[START OF Information provided]
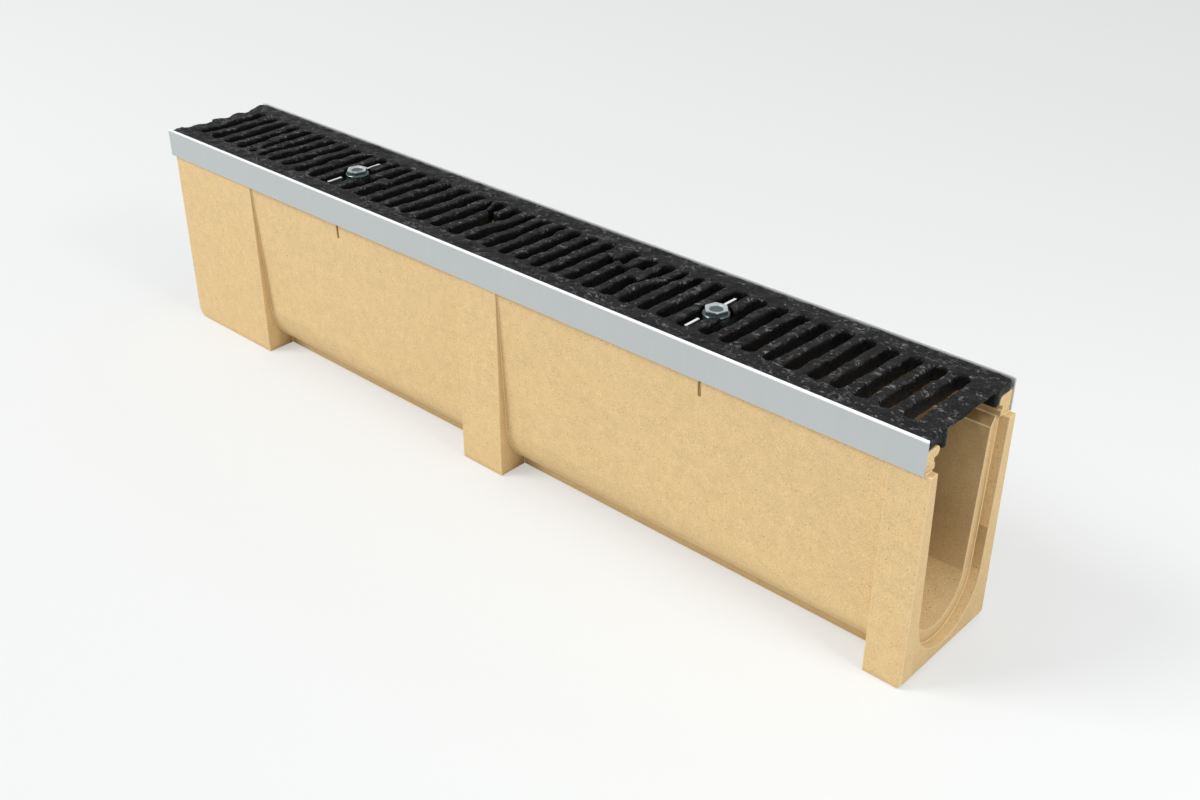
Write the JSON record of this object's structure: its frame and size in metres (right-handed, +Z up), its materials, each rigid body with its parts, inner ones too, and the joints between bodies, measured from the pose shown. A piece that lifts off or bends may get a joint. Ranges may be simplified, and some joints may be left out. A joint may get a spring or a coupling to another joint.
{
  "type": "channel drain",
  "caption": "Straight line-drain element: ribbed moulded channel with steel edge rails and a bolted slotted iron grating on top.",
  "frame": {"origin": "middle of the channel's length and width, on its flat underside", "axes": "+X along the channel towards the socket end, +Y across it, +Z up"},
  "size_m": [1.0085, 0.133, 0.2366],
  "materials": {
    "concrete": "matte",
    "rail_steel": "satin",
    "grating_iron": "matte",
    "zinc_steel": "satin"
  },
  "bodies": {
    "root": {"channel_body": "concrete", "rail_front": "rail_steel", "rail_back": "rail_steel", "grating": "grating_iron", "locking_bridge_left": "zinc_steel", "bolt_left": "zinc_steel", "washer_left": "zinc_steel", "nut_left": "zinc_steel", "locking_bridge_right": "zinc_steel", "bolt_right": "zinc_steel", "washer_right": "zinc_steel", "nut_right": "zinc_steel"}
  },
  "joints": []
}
[END OF Information provided]
▸ **The task**: Return the whole listing exactly.

▸ **Answer in full**:
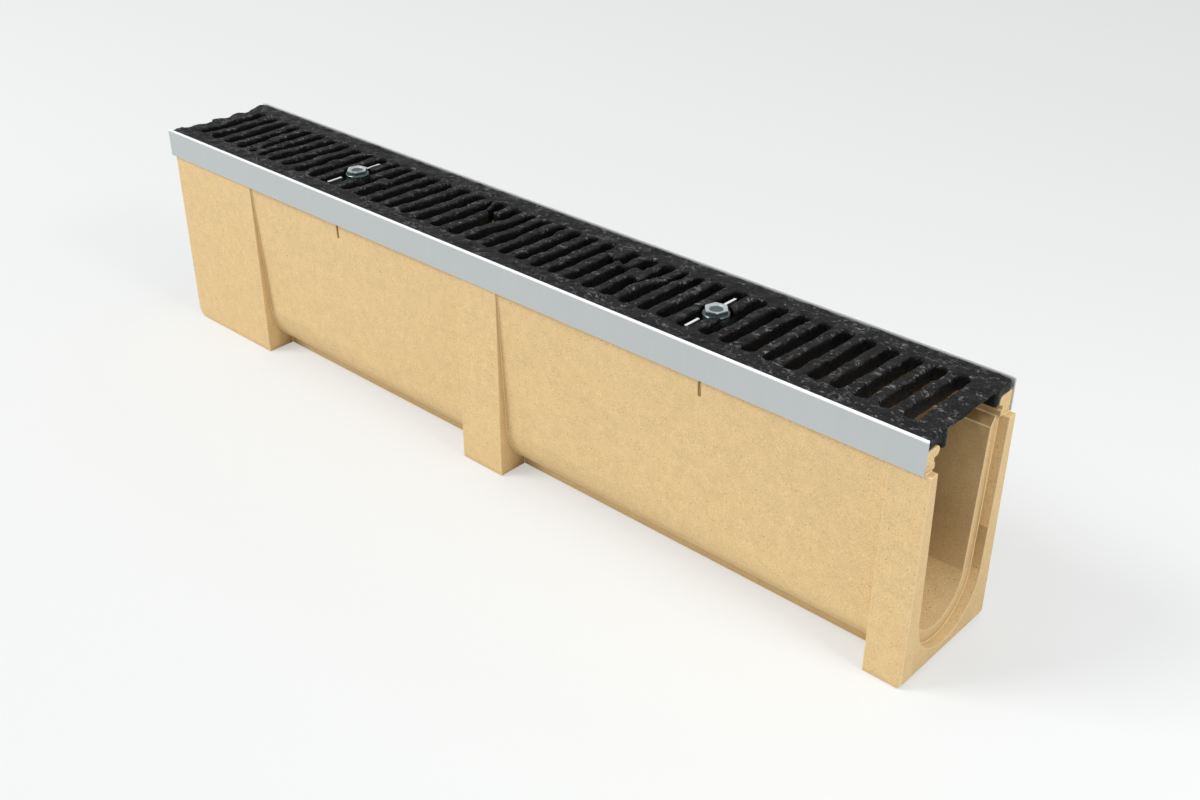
Write the JSON record of this object's structure: its frame and size in metres (right-handed, +Z up), its materials, each rigid body with its parts, inner ones too, and the joints between bodies, measured from the pose shown. A piece that lifts off or bends may get a joint. Ranges may be simplified, and some joints may be left out. A joint may get a spring or a coupling to another joint.
{
  "type": "channel drain",
  "caption": "Straight line-drain element: ribbed moulded channel with steel edge rails and a bolted slotted iron grating on top.",
  "frame": {"origin": "middle of the channel's length and width, on its flat underside", "axes": "+X along the channel towards the socket end, +Y across it, +Z up"},
  "size_m": [1.0085, 0.133, 0.2366],
  "materials": {
    "concrete": "matte",
    "rail_steel": "satin",
    "grating_iron": "matte",
    "zinc_steel": "satin"
  },
  "bodies": {
    "root": {"channel_body": "concrete", "rail_front": "rail_steel", "rail_back": "rail_steel", "grating": "grating_iron", "locking_bridge_left": "zinc_steel", "bolt_left": "zinc_steel", "washer_left": "zinc_steel", "nut_left": "zinc_steel", "locking_bridge_right": "zinc_steel", "bolt_right": "zinc_steel", "washer_right": "zinc_steel", "nut_right": "zinc_steel"}
  },
  "joints": []
}